— Start of INFORMATION SHOWN —

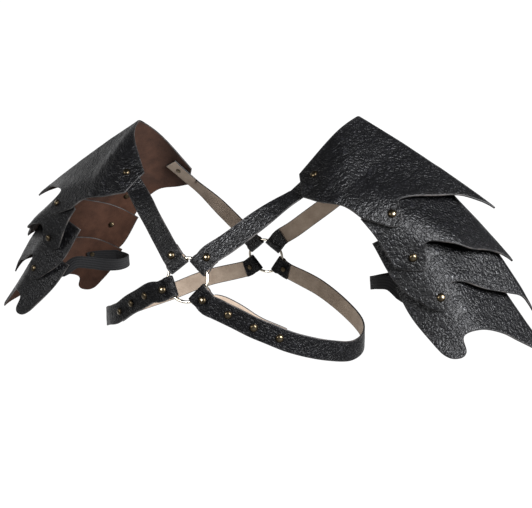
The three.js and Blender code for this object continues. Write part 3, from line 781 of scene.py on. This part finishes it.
class Look:
    """A material with one principled shader, and short ways to build what feeds it."""

    def __init__(self, name):
        self.material = bpy.data.materials.new(name)
        self.material.use_nodes = True
        self.nodes = self.material.node_tree.nodes
        self.links = self.material.node_tree.links
        self.nodes.clear()
        out = self.nodes.new("ShaderNodeOutputMaterial")
        self.shader = self.nodes.new("ShaderNodeBsdfPrincipled")
        self.links.new(self.shader.outputs[0], out.inputs[0])

    def feed(self, socket, value):
        """Links an input to another node's output, or sets the input's own value."""
        if isinstance(value, bpy.types.NodeSocket):
            self.links.new(value, socket)
        elif socket.type == "RGBA":
            socket.default_value = (*value, 1)
        else:
            socket.default_value = value

    def node(self, kind, inputs, **settings):
        node = self.nodes.new(kind)
        for key, value in settings.items():
            setattr(node, key, value)
        for key, value in inputs.items():
            self.feed(node.inputs[key], value)
        return node

    def finish(self, inputs):
        for key, value in inputs.items():
            self.feed(self.shader.inputs[key], value)
        return self.material

    def flat_place(self, squeeze=1):
        """Places on the flat pattern in metres. A squeeze under 1 draws a grain out across it."""
        uv = self.node("ShaderNodeTexCoord", {}).outputs["UV"]
        return self.node("ShaderNodeMapping", {"Vector": uv, "Scale": (1, squeeze, 1)}).outputs[0]

    def own_place(self):
        return self.node("ShaderNodeTexCoord", {}).outputs["Object"]

    def point_value(self, name):
        return self.node("ShaderNodeAttribute", {}, attribute_name=name).outputs["Fac"]

    def noise(self, place, scale, detail, roughness=0.5, output="Fac"):
        inputs = {"Vector": place, "Scale": scale, "Detail": detail, "Roughness": roughness}
        return self.node("ShaderNodeTexNoise", inputs).outputs[output]

    def cells(self, place, scale):
        """Distance to the edges of random cells."""
        inputs = {"Vector": place, "Scale": scale}
        return self.node("ShaderNodeTexVoronoi", inputs, feature="DISTANCE_TO_EDGE").outputs["Distance"]

    def stripes(self, place, direction, scale, distortion):
        inputs = {"Vector": place, "Scale": scale, "Distortion": distortion, "Detail": 1.0}
        node = self.node("ShaderNodeTexWave", inputs, wave_type="BANDS", bands_direction=direction)
        return node.outputs["Fac"]

    def ramp(self, source, *stops):
        """Colours at stops of (value, colour)."""
        node = self.node("ShaderNodeValToRGB", {0: source})
        elements = node.color_ramp.elements
        while len(elements) < len(stops):
            elements.new(0.5)
        for element, (at, colour) in zip(elements, stops):
            element.position = at
            element.color = (*colour, 1)
        return node.outputs[0]

    def smooth(self, source, low, high, to_low=0.0, to_high=1.0):
        """A smooth step from one pair of values to another."""
        inputs = {"Value": source, "From Min": low, "From Max": high, "To Min": to_low, "To Max": to_high}
        return self.node("ShaderNodeMapRange", inputs, interpolation_type="SMOOTHSTEP").outputs[0]

    def maths(self, operation, *values, clamp=False):
        inputs = dict(enumerate(values))
        return self.node("ShaderNodeMath", inputs, operation=operation, use_clamp=clamp).outputs[0]

    def times(self, a, b):
        return self.maths("MULTIPLY", a, b)

    def weighted(self, *rows):
        """The sum of rows of (value, weight)."""
        total = self.times(*rows[0])
        for row in rows[1:]:
            total = self.maths("ADD", total, self.times(*row))
        return total

    def mixed(self, share, a, b):
        node = self.node("ShaderNodeMix", {}, data_type="RGBA")
        sockets = {(socket.name, socket.type): socket for socket in node.inputs}
        self.feed(sockets["Factor", "VALUE"], share)
        self.feed(sockets["A", "RGBA"], a)
        self.feed(sockets["B", "RGBA"], b)
        return next(socket for socket in node.outputs if socket.type == "RGBA")

    def bumped(self, height, strength, distance):
        inputs = {"Height": height, "Strength": strength, "Distance": distance}
        return self.node("ShaderNodeBump", inputs).outputs[0]


# Tones of the black leather, from the bottom of a fold to a worn edge, and the painted shade that darkens
# it round a rivet.
FOLD_BLACK = (0.0016, 0.0016, 0.0019)
SKIN_BLACK = (0.0042, 0.0042, 0.005)
RUBBED_BLACK = (0.012, 0.012, 0.0138)
PATCH_BLACK = (0.003, 0.003, 0.0036)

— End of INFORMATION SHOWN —

WHAT THIS TASK INVOLVES - Print, please, the lines above from the very first through the one that holds "material with one", both included, word for word and with nothing else.

THE COMPLETED TASK -
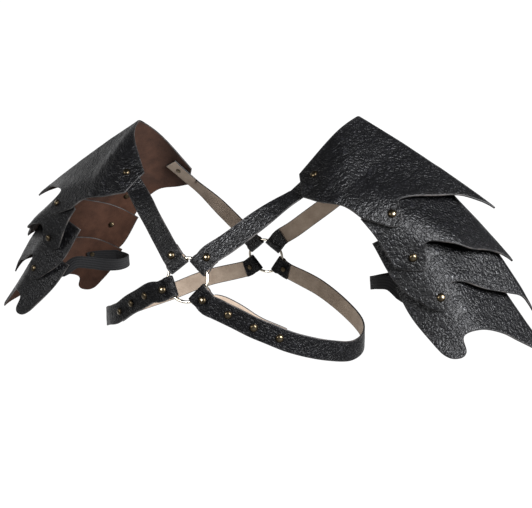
The three.js and Blender code for this object continues. Write part 3, from line 781 of scene.py on. This part finishes it.
class Look:
    """A material with one principled shader, and short ways to build what feeds it."""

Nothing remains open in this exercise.